これまで上(北朝鮮政府)は、「2012年までに社会主義強盛大国を作らなければならない」と言って、「私たちには(強盛大国を建設するに値する)十分な力と能力がある」と宣伝してきた。

だが今年の「150日戦闘」は、国家に「強盛大国」を建設する何の力も能力もないし、無謀な建設に駆り立てれば駆り立てるほど、住民だけが苦労するということを如実に見せてくれた。

冒険的で均衡がとれていない経済政策のために、「150日戦闘」がむしろ長期的には住民のやる気をそぐ結果をもたらした。

-住民の士気が下がったと言うが、その具体的な原因は何だと思うか?

まず、農業を台無しにした。配給することもできず、来年も苦労することは明らかなので希望が感じられない。

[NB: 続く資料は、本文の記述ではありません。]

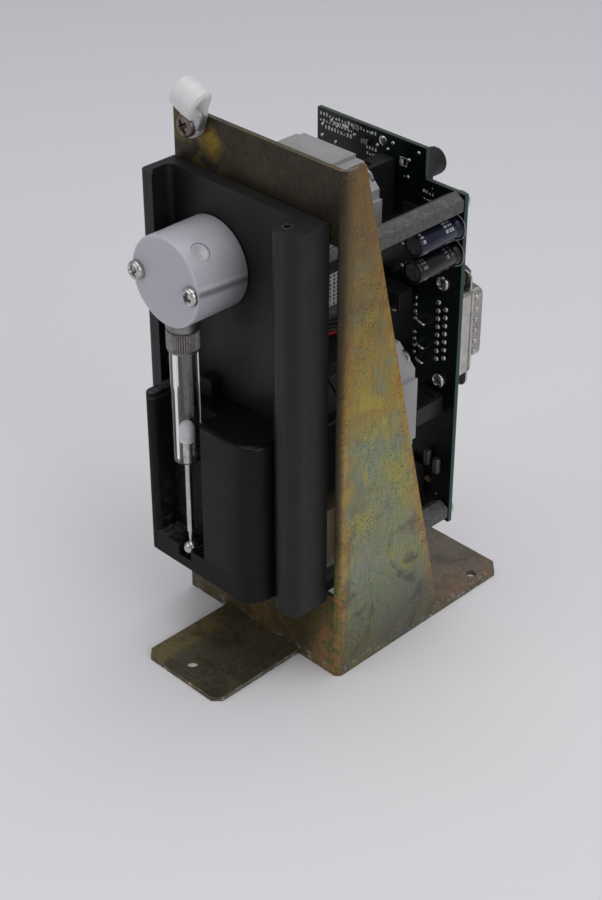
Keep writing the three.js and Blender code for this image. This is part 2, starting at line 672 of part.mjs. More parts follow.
// The plug's bent passage joins the syringe, below, to the port at 45 degrees.
const plugBody = rodY(PLUG.radius, PLUG.front, PLUG.back, VALVE.x, VALVE.z)
  .subtract(spoke(-90, PORT.passage, -PORT.passage, PLUG.radius + OVER, 12))
  .subtract(spoke(PORT.angles[0], PORT.passage, -PORT.passage, PLUG.radius + OVER, 12));
add('valve_plug', plugBody, 'ptfe');

// The disc on the valve motor's rear shaft end passes through the slot of the sensor on the board.
const flagDisc = rodY(FLAG_DISC.radius, FLAG_DISC.front, FLAG_DISC.back, VALVE.x, VALVE.z, 40);
const flagHub = rodY(ROTOR.shaft + 1.2, MOTOR.back + 1, FLAG_DISC.back, VALVE.x, VALVE.z, 24);
const flagBore = rodY(ROTOR.shaft + 0.1, MOTOR.back, FLAG_DISC.front, VALVE.x, VALVE.z, 24);
add('valve_flag_disc', flagDisc.add(flagHub).subtract(flagBore), 'blackMoulding');

function sensorBody() {
  const { left, right, front, bottom, top } = SENSOR;
  const slotRight = right - SENSOR_SLOT.web;
  const slot = box(left - OVER, slotRight, SENSOR_SLOT.front, SENSOR_SLOT.back, bottom - OVER, top + OVER);
  return box(left, right, front, BOARD_Y.front - GAP, bottom, top).subtract(slot);
}
add('valve_position_sensor', sensorBody(), 'connectorPlastic');

const lower = LOWER_BLOCK;
const lowerBlock = box(lower.left, lower.right, lower.front, lower.back, lower.bottom, lower.top);
add('lower_mount_block', lowerBlock, 'bareAluminium');

// ---------------------------------------------------------------- control board

function boardBody() {
  const edge = outline([
    [BOARD.left, BOARD.bottom],
    [BOARD.right, BOARD.bottom],
    [BOARD.right, BOARD.shoulder],
    [BOARD.tabRight, BOARD.shoulder],
    [BOARD.tabRight, BOARD.top],
    [BOARD.left, BOARD.top],
  ]);
  let body = prismY(edge, BOARD_Y.front, BOARD_Y.back);
  for (const { x, z } of STANDOFFS) {
    body = body.subtract(rodY(M3_HOLE_RADIUS, BOARD_Y.front - OVER, BOARD_Y.back + OVER, x, z, 16));
  }
  return body;
}
add('circuit_board', boardBody(), 'boardGreen');

for (const { name, x, z, front } of STANDOFFS) {
  const circumradius = STANDOFF_ACROSS_FLATS / Math.sqrt(3);
  add(`standoff_${name}`, rodY(circumradius, front, BOARD_Y.front - GAP, x, z, 6), 'bareAluminium');
  const screw = panScrew('m3', BOARD_Y.back + GAP, 1.8, true)(x, z);
  add(`board_screw_${name}`, screw, 'steel');
}

for (const [label, drop, finish] of [['upper', 0, 'sleeveNavy'], ['lower', 1, 'sleeveBlack']]) {
  const z = CAPACITOR.upperZ - drop * CAPACITOR.spacing;
  const { x, radius, front } = CAPACITOR;
  const body = turnedY(
    [
      [0, front],
      [radius - 0.5, front],
      [radius, front + 0.5],
      [radius, BOARD_Y.front - GAP],
      [0, BOARD_Y.front - GAP],
    ],
    x,
    z,
    32,
  );
  add(`capacitor_${label}`, body, finish);
}

const boardParts = [
  ['terminal_block', -17, -10.6, 44, 66.2, 72.3, 'connectorPlastic'],
  ['processor_chip', -47, -30, 52.2, 62, 79, 'connectorPlastic'],
  ['driver_chip', -56, -48, 52.6, 34, 52, 'connectorPlastic'],
  ['valve_motor_header', -35.5, -24.5, 50, 98.6, 104.4, 'connectorPlastic'],
  ['drive_motor_header', -49.5, -38.5, 50, 97.6, 103.4, 'connectorPlastic'],
];
for (const [name, x0, x1, front, z0, z1, finish] of boardParts) {
  add(name, box(x0, x1, front, BOARD_Y.front - GAP, z0, z1), finish);
}

// Four insulated leads side by side, taken as one flat strip from a motor to its header.
function leadStrip(points) {
  const route = new THREE.CatmullRomCurve3(points.map(([x, y, z]) => new THREE.Vector3(x, y, z)));
  const section = roundedRectangle(-0.65, 0.65, -2.6, 2.6, 0.3);
  return solid(new THREE.ExtrudeGeometry(section, { extrudePath: route, steps: 24, curveSegments: 1 }));
}
const valveLeadRoute = [
  [-30, 9, 106.2],
  [-30, 14, 103.4],
  [-30, 24, 100.4],
  [-30, 38, 100.3],
  [-30, 49.6, 101.5],
];
const driveLeadRoute = [
  [-44, 9, 98.5],
  [-44, 14, 100],
  [-44, 24, 100.8],
  [-44, 38, 100.8],
  [-44, 49.6, 100.5],
];
add('valve_motor_leads', leadStrip(valveLeadRoute), 'leadRed');
add('drive_motor_leads', leadStrip(driveLeadRoute), 'leadGreen');

// ---------------------------------------------------------------- connector and address switch

// The D outline: its long side is towards -X, where the row of eight contacts is.
function dOutline(grow) {
  const { halfLong, halfShort, slant, corner } = D_SHELL;
  const x0 = CONNECTOR.x - halfShort - grow;
  const x1 = CONNECTOR.x + halfShort + grow;
  const zWide = halfLong + grow;
  const zNarrow = halfLong - slant + grow;
  const z = CONNECTOR.z;
  return outline([
    [x0 + corner, z - zWide],
    [x1 - corner, z - zNarrow],
    [x1, z - zNarrow + corner],
    [x1, z + zNarrow - corner],
    [x1 - corner, z + zNarrow],
    [x0 + corner, z + zWide],
    [x0, z + zWide - corner],
    [x0, z - zWide + corner],
  ]);
}

const connectorLeft = CONNECTOR.x - CONNECTOR.width / 2;
const connectorRight = CONNECTOR.x + CONNECTOR.width / 2;
const connectorLow = CONNECTOR.z - CONNECTOR.length / 2;
const connectorHigh = CONNECTOR.z + CONNECTOR.length / 2;
const { bodyFront, flangeFront, flangeBack, shellBack } = CONNECTOR_Y;
// A can behind the flange, the flange with its two ears, and the D shell, all of one pressing.
function canOutline(inset) {
  const halfLength = CONNECTOR.canLength / 2 - inset;
  const z = CONNECTOR.z;
  return roundedRectangle(connectorLeft + inset, connectorRight - inset, z - halfLength, z + halfLength, 1);
}
const connectorBody = prismY(canOutline(D_SHELL.wall + GAP), bodyFront, flangeFront - GAP).add(
  prismY(dOutline(-D_SHELL.wall - GAP), bodyFront + 1, flangeBack + 1.2),
);
add('connector_body', connectorBody, 'connectorPlastic');

const flangeShape = roundedRectangle(connectorLeft + 1, connectorRight - 1, connectorLow, connectorHigh, 2.6);
const connectorShell = prismY(flangeShape, flangeFront, flangeBack)
  .add(prismY(canOutline(0), bodyFront, flangeBack))
  .add(prismY(dOutline(0), flangeFront, shellBack))
  .subtract(prismY(canOutline(D_SHELL.wall), bodyFront - OVER, flangeFront))
  .subtract(prismY(dOutline(-D_SHELL.wall), flangeFront - OVER, shellBack + OVER));
add('connector_shell', connectorShell, 'tinPlate');

for (const [label, side] of [['upper', 1], ['lower', -1]]) {
  const z = CONNECTOR.z + (side * CONNECTOR.screwSpacing) / 2;
  const x = CONNECTOR.x;
  const low = side > 0 ? z - 2.2 : z - 2.8;
  const section = roundedRectangle(x - 3.6, x + 3.6, low, low + 5, 1);
  const bracket = prismY(section, bodyFront, flangeFront - GAP);
  add(`connector_bracket_${label}`, bracket, 'tinPlate');
  add(`jack_post_${label}`, rodY(2.74, flangeBack + GAP, flangeBack + 3.2, x, z, 6), 'steel');
}

const { x: switchX, z: switchZ, half: switchHalf, bodyBack, knobRadius, knobBack } = SWITCH;
const switchBody = box(
  switchX - switchHalf,
  switchX + switchHalf,
  BOARD_Y.back + GAP,
  bodyBack,
  switchZ - switchHalf,
  switchZ + switchHalf,
);
add('address_switch_body', switchBody, 'connectorPlastic');
const knobSlot = box(switchX - 0.5, switchX + 0.5, knobBack - 0.9, knobBack + 1, switchZ, switchZ + 5);
const knob = turnedY(
  [
    [0, bodyBack + GAP],
    [knobRadius, bodyBack + GAP],
    [knobRadius, knobBack - 0.6],
    [knobRadius - 0.6, knobBack],
    [0, knobBack],
  ],
  switchX,
  switchZ,
  32,
).subtract(knobSlot);
add('address_switch_knob', knob, 'connectorPlastic');

export default assembly;
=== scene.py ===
import json
import math
import random

import bmesh
import bpy
from mathutils import Matrix, Vector

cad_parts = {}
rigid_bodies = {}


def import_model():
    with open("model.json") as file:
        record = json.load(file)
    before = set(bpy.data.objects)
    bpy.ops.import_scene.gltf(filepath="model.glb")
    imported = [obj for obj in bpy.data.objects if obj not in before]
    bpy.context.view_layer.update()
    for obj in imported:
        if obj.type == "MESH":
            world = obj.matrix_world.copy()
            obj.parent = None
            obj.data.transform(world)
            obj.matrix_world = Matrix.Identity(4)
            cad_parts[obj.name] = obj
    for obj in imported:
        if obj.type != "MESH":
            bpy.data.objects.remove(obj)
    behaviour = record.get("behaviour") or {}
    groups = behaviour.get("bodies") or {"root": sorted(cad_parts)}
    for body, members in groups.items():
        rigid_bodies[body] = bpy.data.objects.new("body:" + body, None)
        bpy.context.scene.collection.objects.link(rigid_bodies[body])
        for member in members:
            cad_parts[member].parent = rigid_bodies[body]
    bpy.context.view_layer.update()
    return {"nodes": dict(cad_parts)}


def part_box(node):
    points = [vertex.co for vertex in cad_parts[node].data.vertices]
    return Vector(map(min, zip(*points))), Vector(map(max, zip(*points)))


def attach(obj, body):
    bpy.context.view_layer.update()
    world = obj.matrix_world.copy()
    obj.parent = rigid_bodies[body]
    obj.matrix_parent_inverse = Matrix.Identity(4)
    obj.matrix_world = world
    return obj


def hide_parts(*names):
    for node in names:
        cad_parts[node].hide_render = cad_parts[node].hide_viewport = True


for leftover in list(bpy.data.objects):
    bpy.data.objects.remove(leftover)
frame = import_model()

# Looks of the syringe pump module. Shapes are built in millimetres in the row frame and turned into
# metres when their mesh is finished: X to the right, Y to the back, Z up.
MM = 0.001
NODES = frame["nodes"]
TAU = 2 * math.pi
rng = random.Random(7)


class Box:
    """A CAD node's box in millimetres."""

    def __init__(self, node):
        low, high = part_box(node)
        self.low = low / MM
        self.high = high / MM
        self.mid = (self.low + self.high) / 2
        self.size = self.high - self.low


BRACKET = Box("mounting_bracket")
BOARD = Box("circuit_board")
FRAME = Box("front_frame")
VALVE = Box("valve_body")
NUT = Box("syringe_nut")
BARREL = Box("syringe_barrel")
CARRIAGE = Box("carriage")
SHELL = Box("connector_shell")
CAPACITOR = Box("capacitor_upper")
CAPACITORS = ("capacitor_upper", "capacitor_lower")
CLIP_HOLE = Box("cable_clip_screw").mid
SYRINGE_X = BARREL.mid.x
TONGUE_X = BRACKET.low.x + 24.5
PLATE_Y = BRACKET.low.y + 34.6
GUSSET_TOP, GUSSET_FOOT = 8.1, 46.2
RAIL_TAP = (FRAME.high.x - 6.7, FRAME.high.y - 9.1, FRAME.high.z)
VALVE_SCREW_OFFSET = 11.1
PORT_CENTRE = (VALVE.mid.x, NUT.mid.y, VALVE.mid.z)
PORT_SLANT = math.radians(40)
CASE_SCREW_OFFSET = 15.5
CONTACT_PITCH = 2.77
HEADER_PITCH = 2.54


# ------------------------------------------------------------------ materials

LOOKS = {}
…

国営商店に品物が並んで電気が1時間長くついたとしても、世の中は変わらない。

ほら、工場や企業所に対して「手段と方法を選ばずに生産しなさい」と上が督促するので、工場も品質が悪い製品を市場価格よりもはるかに高い値段で売るというでたらめなことがあちこちで起きた。生産するためにはお金がもっと必要だが、買う人もいないからお金を浪費するばかりだ。

具体的には、咸鏡北道の貿易管理局の実例を見ればよく分かる。

道の党が工場や企業所を再稼働させるための原料を無条件持ちこみなさいと言うので、咸北道の貿易管理局では泣く泣く中国の貿易業者たちから布地や糸を帳付けで買い込んだ。後で、その代金に対してウニの卵や貝、毛がに、うこなごなど海産物を渡すという契約を結んだ。

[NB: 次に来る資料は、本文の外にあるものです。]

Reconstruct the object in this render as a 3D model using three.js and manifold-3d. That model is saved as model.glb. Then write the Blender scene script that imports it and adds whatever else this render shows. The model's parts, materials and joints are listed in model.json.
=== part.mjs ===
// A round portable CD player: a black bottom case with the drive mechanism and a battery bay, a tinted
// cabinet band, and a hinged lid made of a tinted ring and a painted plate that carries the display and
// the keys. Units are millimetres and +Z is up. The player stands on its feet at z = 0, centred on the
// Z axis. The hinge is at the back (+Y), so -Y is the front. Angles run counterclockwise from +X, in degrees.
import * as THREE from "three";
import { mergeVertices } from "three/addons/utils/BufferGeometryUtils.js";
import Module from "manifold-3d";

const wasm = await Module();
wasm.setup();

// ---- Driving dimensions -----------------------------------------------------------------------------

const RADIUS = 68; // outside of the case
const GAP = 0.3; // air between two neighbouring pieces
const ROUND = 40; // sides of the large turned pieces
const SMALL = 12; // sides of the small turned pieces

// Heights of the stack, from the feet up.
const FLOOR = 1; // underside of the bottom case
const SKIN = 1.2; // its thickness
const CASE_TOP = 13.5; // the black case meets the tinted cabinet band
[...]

「清津服工場」ではその布地で服を作り、「清津織物工場」ではティーシャツを作って商店に出した。だが、中国からあまりに高い値段で布地や糸を仕入れたため、市場価格よりも高い値段で商店に出さざるを得なかった。

考えて見てほしい。市場に行って取り引きをして、中国の服を買って着るだろう。品質が悪い「団体服(デザインが同じ服)」を買って着る人などいない。

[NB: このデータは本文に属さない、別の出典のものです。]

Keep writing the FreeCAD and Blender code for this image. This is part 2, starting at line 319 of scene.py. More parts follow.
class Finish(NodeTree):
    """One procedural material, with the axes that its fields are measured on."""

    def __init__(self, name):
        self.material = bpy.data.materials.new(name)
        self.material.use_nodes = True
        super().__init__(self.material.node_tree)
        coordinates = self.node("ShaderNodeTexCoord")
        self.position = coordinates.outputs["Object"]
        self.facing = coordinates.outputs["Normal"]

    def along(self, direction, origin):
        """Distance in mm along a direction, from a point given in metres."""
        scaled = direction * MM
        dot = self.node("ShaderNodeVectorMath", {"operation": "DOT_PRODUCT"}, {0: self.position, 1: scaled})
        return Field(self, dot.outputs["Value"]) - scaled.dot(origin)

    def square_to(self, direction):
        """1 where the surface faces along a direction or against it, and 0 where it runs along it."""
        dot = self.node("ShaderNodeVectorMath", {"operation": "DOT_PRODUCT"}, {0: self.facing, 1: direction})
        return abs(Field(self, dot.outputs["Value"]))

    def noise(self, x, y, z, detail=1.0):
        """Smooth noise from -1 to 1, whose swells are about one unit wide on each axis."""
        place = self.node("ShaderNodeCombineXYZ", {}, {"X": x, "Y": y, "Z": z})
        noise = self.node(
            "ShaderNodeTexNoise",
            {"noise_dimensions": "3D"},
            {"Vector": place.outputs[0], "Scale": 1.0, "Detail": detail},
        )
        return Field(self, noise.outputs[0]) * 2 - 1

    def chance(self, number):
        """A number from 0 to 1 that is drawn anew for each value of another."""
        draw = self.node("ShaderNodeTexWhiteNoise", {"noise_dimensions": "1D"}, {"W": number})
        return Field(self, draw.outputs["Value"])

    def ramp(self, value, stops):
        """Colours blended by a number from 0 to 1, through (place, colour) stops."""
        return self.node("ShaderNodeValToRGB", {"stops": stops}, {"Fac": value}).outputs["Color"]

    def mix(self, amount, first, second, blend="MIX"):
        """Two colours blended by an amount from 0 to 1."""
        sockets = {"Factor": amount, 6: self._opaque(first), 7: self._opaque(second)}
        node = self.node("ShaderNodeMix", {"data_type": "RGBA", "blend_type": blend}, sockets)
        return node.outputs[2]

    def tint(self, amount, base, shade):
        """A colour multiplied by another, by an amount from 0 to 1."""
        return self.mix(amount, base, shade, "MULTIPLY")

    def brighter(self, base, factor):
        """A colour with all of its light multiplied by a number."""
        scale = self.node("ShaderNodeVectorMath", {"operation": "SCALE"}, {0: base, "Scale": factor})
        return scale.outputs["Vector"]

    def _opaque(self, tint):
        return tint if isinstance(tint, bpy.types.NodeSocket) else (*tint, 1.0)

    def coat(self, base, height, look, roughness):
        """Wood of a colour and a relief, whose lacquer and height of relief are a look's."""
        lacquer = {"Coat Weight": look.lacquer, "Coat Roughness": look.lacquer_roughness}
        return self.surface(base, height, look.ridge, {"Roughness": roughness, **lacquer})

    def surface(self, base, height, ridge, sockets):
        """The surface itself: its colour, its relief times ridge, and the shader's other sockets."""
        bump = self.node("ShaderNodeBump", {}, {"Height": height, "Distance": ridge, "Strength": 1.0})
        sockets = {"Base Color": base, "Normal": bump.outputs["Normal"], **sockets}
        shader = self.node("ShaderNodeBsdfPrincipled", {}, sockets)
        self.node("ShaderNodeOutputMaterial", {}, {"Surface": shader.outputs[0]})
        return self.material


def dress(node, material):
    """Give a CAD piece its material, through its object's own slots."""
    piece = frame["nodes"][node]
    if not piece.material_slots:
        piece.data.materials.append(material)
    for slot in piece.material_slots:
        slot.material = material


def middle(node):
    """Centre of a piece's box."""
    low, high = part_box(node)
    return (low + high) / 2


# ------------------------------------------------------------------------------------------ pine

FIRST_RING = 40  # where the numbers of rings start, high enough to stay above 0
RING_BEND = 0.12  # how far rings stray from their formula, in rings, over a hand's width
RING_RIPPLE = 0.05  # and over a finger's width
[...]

結局、値段を下げて水産事業所に送ってウニの卵や貝と交換したが、それでも値段が高いうえに今年は漁業もかんばしくなかったため、損害が大きかった。そのため貿易管理局は今大騷ぎだという。

商店に出た商品の値段がこのように市場価格を上回っているため、社会主義はもう跡形もないとみんなが強く認識するようになった。

どれほどであれば、工業品商店に入った人たちが「社会主義強盛大国ではなく、資本主義強盛大国を建設しているようだ」と露骨に嘲笑うだろうか。

こんなにどうしようもない国にしておいて、「150日戦闘」の成果とか何とか言って騷ぐこと自体が笑わせるだろう。